The principle of libel law is that every person is entitled to his or her good name. This is not something that any rational person would disagree with, as anyone who has been traduced can tell you. However. It’s one thing to respect someone’s good name. It’s another to give them 100% of the benefit of the doubt, especially when awkward questions just won’t go away.

Finding the correct balance is the trick. Balancing the individual’s right to a good name with the public’s right to be fully informed on matters of the public interest. Right now, the balance favours the rich, the powerful and the comfortable and that’s not how it should be. Everything else favours those three groups; why should the press as well? Who stands for the ordinary citizen?

Just how much the balance favours the rich, the powerful and the comfortable, and how the people suffer for that, can be seen from one of the most telling images in contemporary Irish politics – Trevor Sargent waving a cheque he had been sent from a developer during a Dublin City Council meeting in the 1990s, and his being stormed by a mob of fellow councillors trying to get him to stop.

At no stage during the contemporary reporting of that incident were any of the councillors who attacked Sargent named. If journalists saw them do it, and if those same journalists were covering every council meeting, there’s no way the press couldn’t have known who the misbehaving councillors were. But their names never appeared in print when it could have made a difference.

The reason being that it would not take long for a lawyer to make a case that, by naming the councillors, a paper was implying they were somehow guilty of wrongdoing, and that would be a terrible suggestion to make.

In a better-regulated press, such an allegation would not be presumed.
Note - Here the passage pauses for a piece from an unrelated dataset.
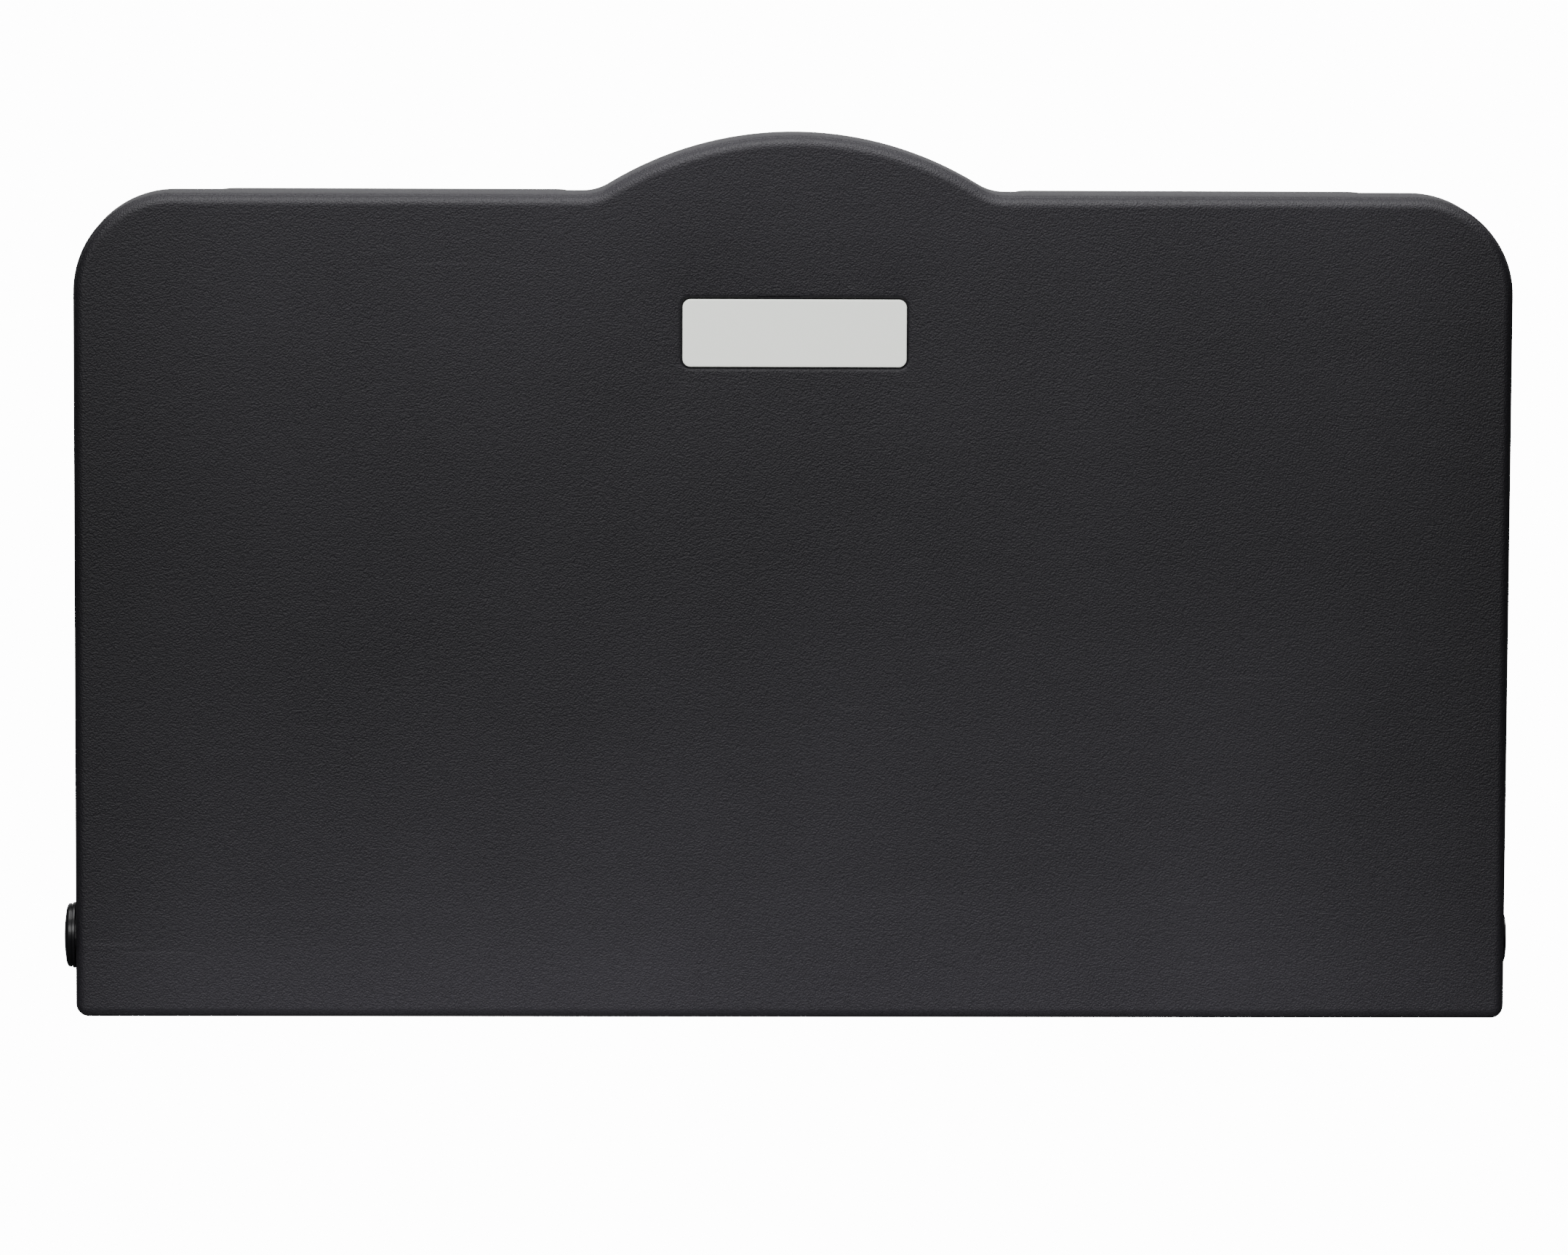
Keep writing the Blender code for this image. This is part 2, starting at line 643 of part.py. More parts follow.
def make_wall_shell():
    """The moulded tray behind the door: a broad hollow rim round a flat floor."""
    bm = bmesh.new()
    front = -UNIT_DEPTH
    outer = [(RIM_ROUND * (1 - math.cos(a)), front + RIM_ROUND * (1 - math.sin(a)))
             for a in (math.radians(30 * step) for step in range(4))]
    inner = [(UNIT_RIM - inset, y) for inset, y in reversed(outer)]
    _, floor = stacked(bm, unit_corners(), [(0, 0)] + outer + inner + [(UNIT_RIM, FLOOR_Y)])
    bm.faces.new(floor)
    shell = add_surface("wall_shell", bm, CHARCOAL, (0, -1, 0), UNIT_WALL)
    room = PLATE_HALF_WIDTH + 0.001
    cut_box(
        shell, "plate_passage",
        (-room, -(PLATE_THICK + GAP), up(UNIT_LOW - 0.01)), (room, 0.01, up(UNIT_LOW + UNIT_WALL + 0.010)),
    )
    for side, tag in ((-1, "left"), (1, "right")):
        for row, height in zip(("lower", "upper"), STUD_HOLE_HEIGHTS):
            at = (side * STUD_SPACING / 2, 0, up(height))
            cut_hole(shell, f"stud_hole_{row}_{tag}", "Y", -0.02, 0.01, at, 0.006)
            BACK_PLATE_HOLES.append((at, STUD_HOLE_RADIUS))
            at = (side * 0.335, 0, up(height))
            cut_hole(shell, f"screw_hole_{row}_{tag}", "Y", -0.02, 0.01, at, 0.0028, 12)
            screw(f"shell_screw_{row}_{tag}", at, FLOOR_Y - GAP, -GAP, 0.0024, 0.005, None)
            BACK_PLATE_HOLES.append((at, 0.0028))
    return shell


def make_back_plate():
    plate = box(
        "back_plate",
        (-PLATE_HALF_WIDTH, -PLATE_THICK, up(PLATE_LOW)), (PLATE_HALF_WIDTH, 0, up(PLATE_HIGH)),
        STEEL,
    )
    for number, (at, radius) in enumerate(BACK_PLATE_HOLES):
        cut_hole(plate, f"plate_hole_{number}", "Y", -0.02, 0.02, at, radius, 16)
    return plate


def make_stops():
    """The steel angle that the open bed bears up against, its rubber pads, and the shut door's bumpers."""
    back = -(PLATE_THICK + GAP)
    ledge_low, ledge_high = up(0.0763), up(0.0790)
    angle = box("stop_angle", (-0.380, -0.042, ledge_low), (0.380, back, ledge_high), STEEL)
    add_box(angle, "angle_leg", (-0.330, back - 0.0027, up(0.050)), (0.330, back, ledge_high))
    for side, tag in ((-1, "left"), (1, "right")):
        ends = sorted((side * 0.345, side * 0.315))
        box(
            f"open_stop_pad_{tag}",
            (ends[0], -0.041, up(0.0733)), (ends[1], -0.031, ledge_low - GAP), RUBBER,
        )
        for row, height in (("lower", 0.135), ("upper", 0.435)):
            at = (side * (UNIT_HALF_WIDTH - UNIT_RIM / 2), 0, up(height))
            cylinder(
                f"closing_bumper_{row}_{tag}", "Y", -UNIT_DEPTH - GAP, DOOR_REAR + GAP, at, 0.0035,
                RUBBER, sides=16,
            )


def make_hooks():
    """Bag hooks on the wall unit's floor: a back plate and an arm that turns up at its tip."""
    back = FLOOR_Y - GAP
    arm_low, arm_high, tip = up(0.318), up(0.323), up(0.345)
    for side, tag in ((-1, "left"), (1, "right")):
        x = side * 0.275
        outline = [(back - 0.002, arm_low), (-0.038, arm_low)]
        outline += arc((-0.038, arm_low + 0.006), 0.006, 270, 180, 3)[1:]
        outline += [(-0.044, tip), (-0.039, tip), (-0.039, arm_high + 0.003), (-0.036, arm_high)]
        outline += [(back - 0.002, arm_high)]
        outline.reverse()
        hook = prism(f"bag_hook_{tag}", "YZ", outline, x - 0.008, x + 0.008, STEEL)
        add_box(hook, f"hook_back_{tag}", (x - 0.014, back - 0.003, up(0.300)), (x + 0.014, back, up(0.362)))
        at = (x, 0, up(0.352))
        cut_hole(hook, f"hook_hole_{tag}", "Y", -0.03, 0.01, at, 0.0026, 12)
        screw(f"hook_screw_{tag}", at, back - 0.003 - GAP, back - GAP, 0.0022, 0.0045, None)


def make_label():
    box(
        "instruction_label",
        (-0.345, FLOOR_Y - GAP - 0.0006, up(0.150)), (-0.225, FLOOR_Y - GAP, up(0.245)), LABEL,
    )


# Liner dispenser


LID_PIN = Vector((0, LID_PIN_Y, up(LID_PIN_HEIGHT)))
LOCK_AT = Vector((0, LOCK_Y, up(BOX_HIGH)))
LID = pivot_empty("lid_pivot", LID_PIN)
LOCK = pivot_empty("lock_pivot", LOCK_AT)


def make_dispenser():
    """An open-topped box with a slot in its front, and a stack of folded paper liners in it."""
    half, rear = BOX_HALF_WIDTH, FLOOR_Y - GAP
    bin_box = box("dispenser_box", (-half, BOX_FRONT, up(BOX_LOW)), (half, rear, up(BOX_HIGH)), CHARCOAL)
    cut_box(
        bin_box, "box_hollow",
        (-half + BOX_WALL, BOX_FRONT + BOX_WALL, up(BOX_LOW + BOX_WALL)),
        (half - BOX_WALL, rear - BOX_WALL, up(BOX_HIGH + 0.01)),
    )
    slot = rounded_box(0.070, up(0.218), up(0.252), 0.0165)
    cut(bin_box, prism("liner_slot", "XZ", slot, BOX_FRONT - 0.01, BOX_FRONT + 0.01, None, cutter=True))
    cut_box(
        bin_box, "cam_slot",
        (-0.006, BOX_FRONT + 0.0009, up(0.3570)), (0.006, BOX_FRONT + BOX_WALL + 0.001, up(0.3625)),
    )
    for side, tag in ((-1, "left"), (1, "right")):
        ends = sorted((side * 0.121, side * 0.139))
        add_box(
            bin_box, f"knuckle_post_{tag}",
            (ends[0], LID_PIN_Y - 0.0034, up(BOX_HIGH - 0.004)), (ends[1], rear, up(BOX_HIGH + 0.008)),
        )
        cut_hole(
            bin_box, f"post_bore_{tag}", "X", ends[0] - 0.002, ends[1] + 0.002, LID_PIN,
            LID_PIN_RADIUS + 0.0004, 12,
        )
    cylinder("lid_hinge_pin", "X", -0.138, 0.138, LID_PIN, LID_PIN_RADIUS, ZINC, sides=12)
    box(
        "liner_stack",
        (-0.128, BOX_FRONT + BOX_WALL + 0.003, up(BOX_LOW + BOX_WALL) + GAP),
        (0.128, rear - BOX_WALL - 0.002, up(0.338)), PAPER, rounding=0.004,
    )


def make_lid():
    """The dispenser's lid, which turns up about a pin at its rear edge."""
    low, high = up(BOX_HIGH) + GAP, up(BOX_HIGH) + GAP + LID_THICK
    lid = box(
        "dispenser_lid",
        (-BOX_HALF_WIDTH, BOX_FRONT - 0.0015, low), (BOX_HALF_WIDTH, -0.0163, high), CHARCOAL, LID,
    )
    for side, tag in ((-1, "left"), (1, "right")):
        ends = sorted((side * 0.060, side * 0.1205))
        add_box(lid, f"lid_web_{tag}", (ends[0], -0.0173, low), (ends[1], LID_PIN_Y, up(LID_PIN_HEIGHT)))
        knuckle = cylinder(
            f"lid_knuckle_{tag}", "X", ends[0], ends[1], LID_PIN, KNUCKLE_RADIUS, None,
            sides=16, cutter=True,
        )
        cut(lid, knuckle, "UNION")
        relief = sorted((side * 0.1207, side * (BOX_HALF_WIDTH + 0.001)))
        cut_box(lid, f"post_relief_{tag}", (relief[0], -0.0195, low - 0.001), (relief[1], -0.0160, high + 0.001))
    cut_hole(lid, "lid_bore", "X", -0.15, 0.15, LID_PIN, LID_PIN_RADIUS + 0.0004, 12)
    cut_hole(lid, "lock_hole", "Z", low - 0.01, high + 0.01, LOCK_AT, 0.0068, 20)


def make_lock():
    """A cam lock through the lid: its housing stays with the lid, its plug and cam turn a quarter."""
    top = up(BOX_HIGH) + GAP + LID_THICK
    base = LOCK_AT.z
    turned(
        "lock_housing", "Z",
        [(top + GAP - base, 0.0043), (top - 0.0145 - base, 0.0043), (top - 0.0145 - base, 0.0065),
         (top + GAP - base, 0.0065), (top + GAP - base, 0.0090), (top + 0.0016 - base, 0.0090),
         (top + 0.0021 - base, 0.0082), (top + 0.0021 - base, 0.0043)],
        LOCK_AT, CHROME, LID, steps=20,
    )
    plug = turned_solid(
        "lock_plug", "Z",
        [(top - 0.0155 - base, 0.0038), (top + 0.0019 - base, 0.0038)],
        LOCK_AT, CHROME, LOCK, steps=20,
    )
    cut_box(plug, "key_slot", (-0.0028, LOCK_Y - 0.0005, top - 0.004), (0.0028, LOCK_Y + 0.0005, top + 0.01))
    cam_top = top - 0.0155 - GAP
    outline = arc((0, LOCK_Y), 0.0050, 90, 270, 8)
    outline += arc((0.0125, LOCK_Y), 0.0033, -80, 80, 5)
    prism("lock_cam", "XY", outline, cam_top - 0.002, cam_top, ZINC, LOCK)


# Safety strap


BUCKLE = pivot_empty("buckle_pivot", (0, TUB_FLOOR, up(STRAP_HEIGHT)))


def band(x_anchor, x_buckle):
    """A strap half seen from above: it climbs from its anchor to the buckle's middle."""
    low = TUB_FLOOR + 0.0024
    high = TUB_FLOOR + 0.0072
    third = (x_buckle - x_anchor) / 3
    line = [(x_anchor, low), (x_anchor + third, low), (x_buckle - third, high), (x_buckle, high)]
    if x_anchor > x_buckle:
        line.reverse()
    return line + [(x, y + STRAP_THICK) for x, y in reversed(line)]


def make_strap():
    """Anchors, webbing and a side-release buckle across the middle of the bed."""
    middle, half = up(STRAP_HEIGHT), STRAP_WIDTH / 2
    seat = TUB_FLOOR + GAP
    for side, tag in ((-1, "left"), (1, "right")):
        inner, outer = side * (ANCHOR_X - 0.012), side * (ANCHOR_X + 0.012)
        low, high = sorted((inner, outer))
        anchor = box(
            f"strap_anchor_{tag}", (low, seat, middle - 0.025), (high, seat + 0.005, middle + 0.025),
            NYLON, DOOR,
        )
        at = (side * (ANCHOR_X + 0.003), 0, middle)
        cut_hole(anchor, f"anchor_hole_{tag}", "Y", seat - 0.01, seat + 0.02, at, 0.0026, 12)
        screw(
            f"anchor_screw_{tag}", at, seat + 0.005 + GAP, seat + GAP, 0.0022, 0.0045, DOOR,
        )
    slide = BUCKLE_SPLIT
    prism(
        "strap_left", "XY", band(-ANCHOR_X + 0.0123, -0.0333), middle - half, middle + half,
        WEBBING, DOOR,
    )
    prism(
        "strap_right", "XY", band(ANCHOR_X - 0.0123, 0.0383), middle - half, middle + half,
        WEBBING, DOOR,
    )
    low, high = TUB_FLOOR + 0.0015, BUCKLE_REAR
    socket = box(
        "buckle_socket", (-0.033, low, middle - 0.023), (slide, high, middle + 0.023), NYLON, DOOR,
        rounding=0.003,
    )
    cut_box(
        socket, "socket_mouth",
        (-0.024, low + 0.0025, middle - 0.0185), (slide + 0.01, high - 0.0025, middle + 0.0185),
    )
    plug = box(
        "buckle_plug", (slide + 0.0005, low + 0.0010, middle - 0.022), (0.038, high - 0.0010, middle + 0.022),
        NYLON, BUCKLE, rounding=0.002,
    )
    add_box(
        plug, "plug_prongs",
        (-0.022, low + 0.0035, middle - 0.0170), (slide + 0.003, high - 0.0035, middle + 0.0170),
    )
    cut_box(
        plug, "prong_gap",
        (-0.015, low, middle - 0.0105), (slide - 0.002, high, middle - 0.0030),
    )
    cut_box(
        plug, "prong_gap_upper",
        (-0.015, low, middle + 0.0030), (slide - 0.002, high, middle + 0.0105),
    )


make_front_shell()
make_name_plate()
make_bed_shell()
make_side_fittings()
make_bearing_blocks()
make_shaft()
make_springs()
make_brackets()
make_wall_shell()
make_back_plate()
make_stops()
make_hooks()
make_label()
make_dispenser()
make_lid()
make_lock()
make_strap()
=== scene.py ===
"""A fold-down baby changing station, shut, dressed for a studio view.

X runs along the hinge, the wall is the plane y = 0 with the station in front of it at negative y,
and +Z is up. Heights in the dataclasses are measured from the bed door's lower edge.
"""

import json
import logging
import math
from dataclasses import dataclass, field
from enum import Enum
from functools import wraps
from typing import Callable, Iterable, Iterator, Optional, Sequence

import bmesh
import bpy
from bmesh.types import BMesh, BMVert
from mathutils import Matrix, Vector


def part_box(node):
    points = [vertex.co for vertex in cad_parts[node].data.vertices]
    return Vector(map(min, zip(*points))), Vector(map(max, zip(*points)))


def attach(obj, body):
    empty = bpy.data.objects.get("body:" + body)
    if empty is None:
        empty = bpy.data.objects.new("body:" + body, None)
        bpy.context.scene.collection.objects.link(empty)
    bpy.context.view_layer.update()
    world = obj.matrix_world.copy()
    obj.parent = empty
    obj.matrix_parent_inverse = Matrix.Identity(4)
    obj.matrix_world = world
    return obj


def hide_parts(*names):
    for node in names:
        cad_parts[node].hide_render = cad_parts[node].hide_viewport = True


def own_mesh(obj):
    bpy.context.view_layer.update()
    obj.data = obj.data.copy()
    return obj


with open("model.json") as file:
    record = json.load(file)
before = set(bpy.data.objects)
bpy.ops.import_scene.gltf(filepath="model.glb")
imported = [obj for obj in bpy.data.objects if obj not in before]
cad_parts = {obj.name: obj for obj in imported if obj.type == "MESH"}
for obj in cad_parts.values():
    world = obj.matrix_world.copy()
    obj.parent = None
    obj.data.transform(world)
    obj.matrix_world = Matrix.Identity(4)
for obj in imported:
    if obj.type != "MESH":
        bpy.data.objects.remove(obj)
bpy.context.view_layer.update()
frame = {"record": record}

LOG = logging.getLogger("changing_station")
ORIGIN_HEIGHT = 0.155
DOOR_HEIGHT = 0.537
DOOR_HALF_WIDTH = 0.435
GAP = 0.0003


class Body(str, Enum):
    """The rigid bodies that pieces ride on."""

    WALL = "wall_unit"
    DOOR = "door"
    LID = "lid"
    LOCK = "lock"
    PLUG = "buckle_plug"


class Axis(Enum):
    """The direction that a turned piece's axis runs in."""

    X = Vector((1, 0, 0))
    Y = Vector((0, 1, 0))
    Z = Vector((0, 0, 1))


def up(height: float) -> float:
    """The z of a point this far above the door's lower edge."""
    return height - ORIGIN_HEIGHT


# Finishes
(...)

The story would have been that Sargent waved a cheque, and Tom, Dick and Harry tried to get it off him. Why Tom, Dick and Harry would do that is up to themselves to answer, but that Tom, Dick and Harry actually did it is something the public has a right to know. There would be no obligation on the press to stand over the worst-case scenario. The press would be entitled to put the question out there, in the public interest.

The tight constraints of the libel law mean that the corruption that was going on in Dublin City Council was let go on for far longer than would have happened in a country with a freer press. Planning corruption is not a minor crime; planning corruption is one of the reasons people are living in Blanchardstown instead of Ballina, why childcare is so expensive, why hospitals are closing in the west and so on and on and on.

The press has a duty to point to incidents and say: there are questions to answer here; this is something the people need to be aware of. And the press should have leeway to raise the question, rather than put together a hard and fast case that stands up in a court of law against the assaults of the best lawyers money can buy.

Press freedom is a democratic necessity. But every time a paper goes into the gory detail of a murder, or reports on the private life of somebody that is nobody’s business but that somebody’s own, they cut themselves off at the knees by giving the enemies of press freedom a stick with which to beat them. It’s a crying shame.